Synthetic Control of the Diameter and Length of Single Crystal Semiconductor Nanowires

Abstract

A general synthetic method has been developed to control both the diameter and the length of nanowires during growth. This approach exploits monodisperse nanocluster catalysts to define both the nanowire diameter and the initiation of nanowire elongation during growth by a vapor−liquid−solid mechanism. To demonstrate this new approach, crystalline indium phosphide (InP) nanowires have been synthesized using a laser catalytic growth (LCG) process combined with gold nanocluster catalysts.

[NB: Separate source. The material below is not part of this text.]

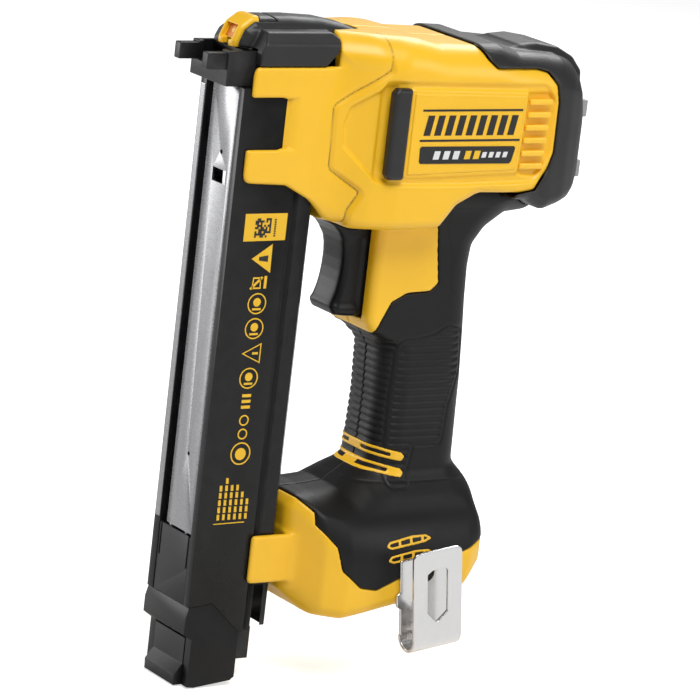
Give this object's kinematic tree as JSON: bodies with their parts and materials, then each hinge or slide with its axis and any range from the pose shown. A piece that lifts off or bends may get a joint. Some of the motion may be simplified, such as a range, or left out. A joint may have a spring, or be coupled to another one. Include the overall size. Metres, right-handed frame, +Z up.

InP nanowires with nearly monodisperse diameters of 10, 20, and 30 nm were grown from nanocluster catalysts having diameters of 10, 20, and 30 nm, respectively. High-resolution transmission electron microscopy studies show that the InP nanowires prepared in this manner are single crystals with a [111] growth direction. In addition, studies of nanowire growth as a function of growth time have shown that nanowire length is directly proportional to growth time and have enabled the preparation of InP nanowires with narrow length distributions centered at 2, 4, 6, and 9 μm. The new level of synthetic control afforded by our approach should enable better-defined fundamental studies of nanowires and open up new opportunities for the assembly of functional nanodevices.